Petro, el incendiario, originó una conflagración que Trump, el pirómano, avivó de forma desmesurada. Su necesidad de tener siempre la razón, incorregible tendencia que se debate entre arrogancia y pretendida superioridad moral, los conduce a anteponer su ideología al interés general, pasando por encima de las normas establecidas. Confrontar, debatir, mentir los retrata. Frenarlos, pese a todo, es posible. Y aunque el personaje no les guste o se estime que es de lo peor, no es excusa para rehuir el diálogo. Sobre todo, porque el sentido común señala que los problemas deben resolverse, en particular entre adversarios.

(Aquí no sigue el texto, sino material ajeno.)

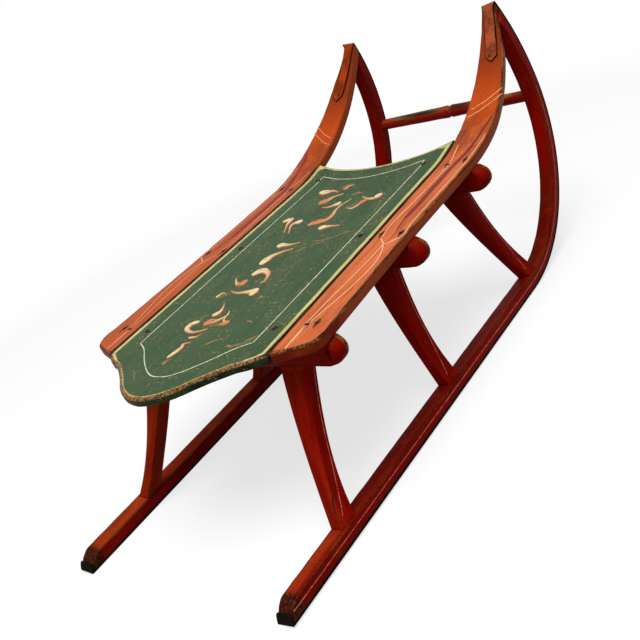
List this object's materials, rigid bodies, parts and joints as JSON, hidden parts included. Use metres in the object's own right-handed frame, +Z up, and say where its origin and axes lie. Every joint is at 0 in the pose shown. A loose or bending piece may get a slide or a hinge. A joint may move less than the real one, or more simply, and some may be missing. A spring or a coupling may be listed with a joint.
{
  "type": "bow-runner snow sled",
  "caption": "Painted wooden snow sled: shod bow runners, splayed legs, cross benches, side rails, deck board and a turned crossbar.",
  "frame": {"origin": "on the ground, at the bottom centre of the sled's bounding box", "axes": "+Z up, +Y forward towards the runner tips, +X to the rider's right"},
  "size_m": [0.38, 0.842, 0.3572],
  "materials": {
    "red_wood": "worn red paint over wood",
    "orange_wood": "worn orange-red paint over wood",
    "green_wood": "worn green paint with a cream line",
    "iron": "blackened strip, worn and slightly rusted"
  },
  "bodies": {
    "root": {"runner_right": "red_wood", "runner_left": "red_wood", "shoe_right": "iron", "shoe_left": "iron", "side_rail_right": "orange_wood", "side_rail_left": "orange_wood", "deck_board": "green_wood", "bench_rear": "red_wood", "bench_mid": "red_wood", "bench_front": "red_wood", "leg_rear_right": "red_wood", "leg_rear_left": "red_wood", "leg_mid_right": "red_wood", "leg_mid_left": "red_wood", "leg_front_right": "red_wood", "leg_front_left": "red_wood", "crossbar": "red_wood"}
  },
  "joints": []
}
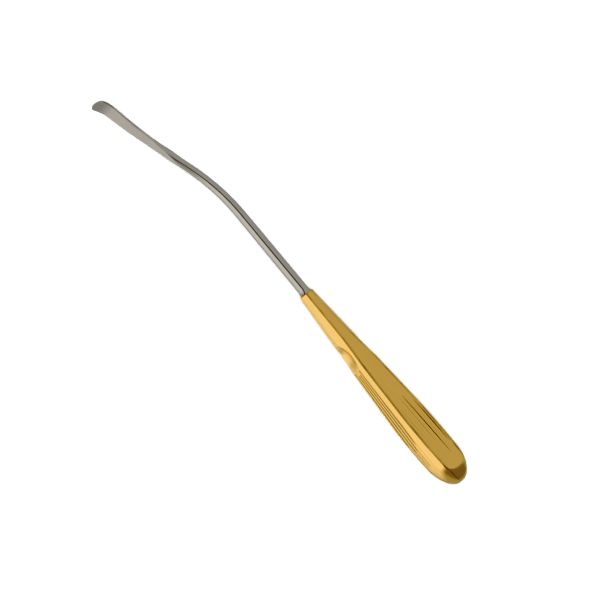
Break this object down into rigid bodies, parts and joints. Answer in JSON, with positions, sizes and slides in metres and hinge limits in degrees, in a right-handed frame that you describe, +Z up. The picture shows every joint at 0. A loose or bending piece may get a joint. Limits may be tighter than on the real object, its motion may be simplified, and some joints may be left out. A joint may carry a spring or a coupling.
{
  "type": "surgical elevator",
  "caption": "Long curved elevator for lifting soft tissue off bone: a turned-in flat steel blade on a bent round shaft, brazed into a faceted, reeded gilt handle.",
  "frame": {"origin": "on the surface that the instrument lies on, below the middle of its bounding box", "axes": "+X along the handle's axis towards the pommel, +Z up, square to the handle's broad flats; the blade bends towards -Y"},
  "size_m": [0.2496, 0.0346, 0.0132],
  "materials": {
    "steel": "satin-polished stainless steel",
    "gilt": "polished gold plating on brass",
    "pin_steel": "drawn steel, unpolished"
  },
  "bodies": {
    "root": {"working_end": "steel", "handle_top_shell": "gilt", "handle_bottom_shell": "gilt", "vent_plug": "gilt", "tang_pin_front": "pin_steel", "tang_pin_rear": "pin_steel"}
  },
  "joints": []
}
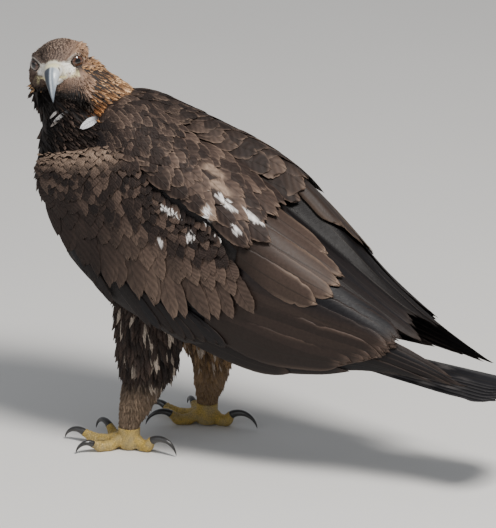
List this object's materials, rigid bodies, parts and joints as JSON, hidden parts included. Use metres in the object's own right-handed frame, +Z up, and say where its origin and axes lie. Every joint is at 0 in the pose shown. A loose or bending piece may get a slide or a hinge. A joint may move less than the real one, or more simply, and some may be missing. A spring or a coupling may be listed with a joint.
{
  "type": "golden eagle model",
  "caption": "Still life-size model of a golden eagle that stands on both feet with folded wings and looks to its left.",
  "frame": {"origin": "on the floor, under the middle of the model's bounding box", "axes": "+Z up, -Y where the breast faces, +Y along the tail, +X the bird's left side"},
  "size_m": [0.2352, 0.7144, 0.5431],
  "materials": {
    "torso": "matte",
    "neck": "matte",
    "head": "matte",
    "wing_left": "matte",
    "wing_right": "matte",
    "tail": "matte",
    "thigh_left": "matte",
    "thigh_right": "matte",
    "shank_left": "matte",
    "shank_right": "matte",
    "foot_left": "satin",
    "foot_right": "satin",
    "eye_left": "gloss",
    "eye_right": "gloss",
    "bill_upper": "satin",
    "bill_lower": "satin",
    "claw_left_inner": "satin",
    "claw_left_middle": "satin",
    "claw_left_outer": "satin",
    "claw_left_hind": "satin",
    "claw_right_inner": "satin",
    "claw_right_middle": "satin",
    "claw_right_outer": "satin",
    "claw_right_hind": "satin"
  },
  "bodies": {
    "root": {"torso": "torso", "neck": "neck", "head": "head", "wing_left": "wing_left", "wing_right": "wing_right", "tail": "tail", "thigh_left": "thigh_left", "thigh_right": "thigh_right", "shank_left": "shank_left", "shank_right": "shank_right", "foot_left": "foot_left", "foot_right": "foot_right", "eye_left": "eye_left", "eye_right": "eye_right", "bill_upper": "bill_upper", "bill_lower": "bill_lower", "claw_left_inner": "claw_left_inner", "claw_left_middle": "claw_left_middle", "claw_left_outer": "claw_left_outer", "claw_left_hind": "claw_left_hind", "claw_right_inner": "claw_right_inner", "claw_right_middle": "claw_right_middle", "claw_right_outer": "claw_right_outer", "claw_right_hind": "claw_right_hind"}
  },
  "joints": []
}
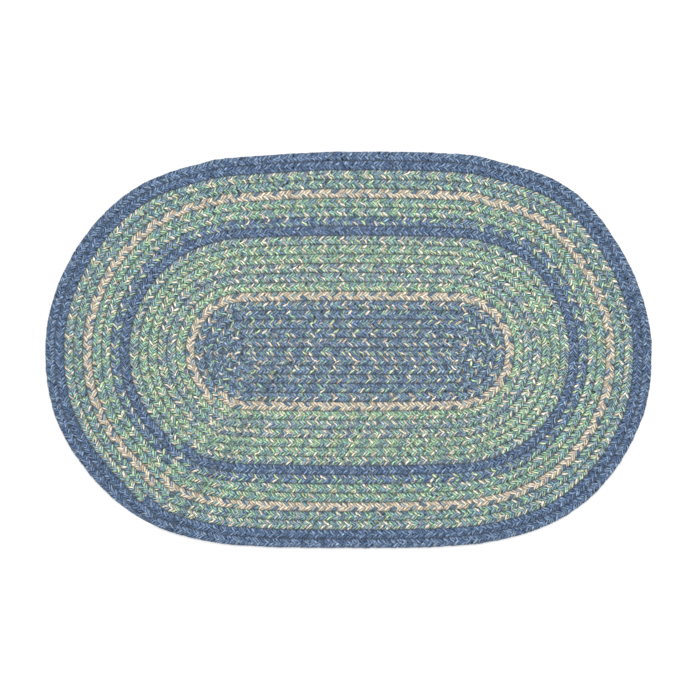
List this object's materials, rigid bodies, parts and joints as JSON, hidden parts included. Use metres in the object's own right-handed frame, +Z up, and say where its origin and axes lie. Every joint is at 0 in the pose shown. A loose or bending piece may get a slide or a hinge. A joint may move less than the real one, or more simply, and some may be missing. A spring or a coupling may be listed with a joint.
{
  "type": "braided rug",
  "caption": "Flat oval rug of one three-strand jute braid, coiled and laced edge to edge, that rests on a floor.",
  "frame": {"origin": "middle of the underside, where the rug rests on the floor", "axes": "+X along the rug's length, +Y across it, +Z up out of the floor"},
  "size_m": [0.9144, 0.5978, 0.008],
  "materials": {
    "jute_braid": "matte dyed jute yarns, plaited, in denim blue, teal, sea green and natural cream"
  },
  "bodies": {
    "root": {"braided_rug": "jute_braid"}
  },
  "joints": []
}
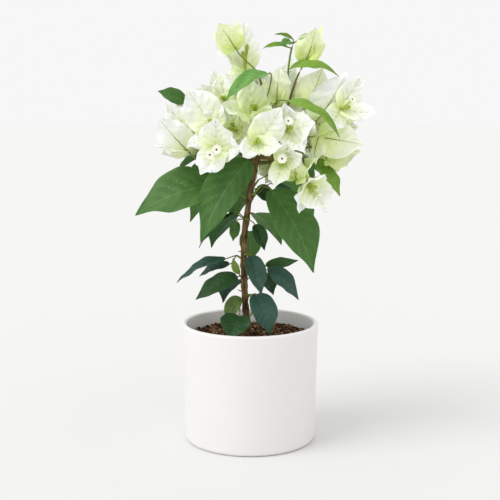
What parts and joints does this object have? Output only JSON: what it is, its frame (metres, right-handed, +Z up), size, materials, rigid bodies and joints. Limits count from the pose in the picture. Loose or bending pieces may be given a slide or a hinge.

Es la más importante lección de una crisis en la que Petro, al margen de su derrota, le debe explicaciones a una nación que cerró filas contra lo inverosímil. Saltarse los canales diplomáticos, liderar la política exterior a punta de trinos, sin responsabilidad, pragmatismo ni coherencia, nos expone a choques permanentes con el gobierno Trump. El horizonte es claro, pero sin autocrítica para recomponer, y no parecería ser el caso, no habrá lecciones aprendidas. Así que me temo que seguiremos caminando a ciegas sobre terreno minado, con un mandatario al que le cuesta tender puentes y exhibe una limitada voluntad de solución.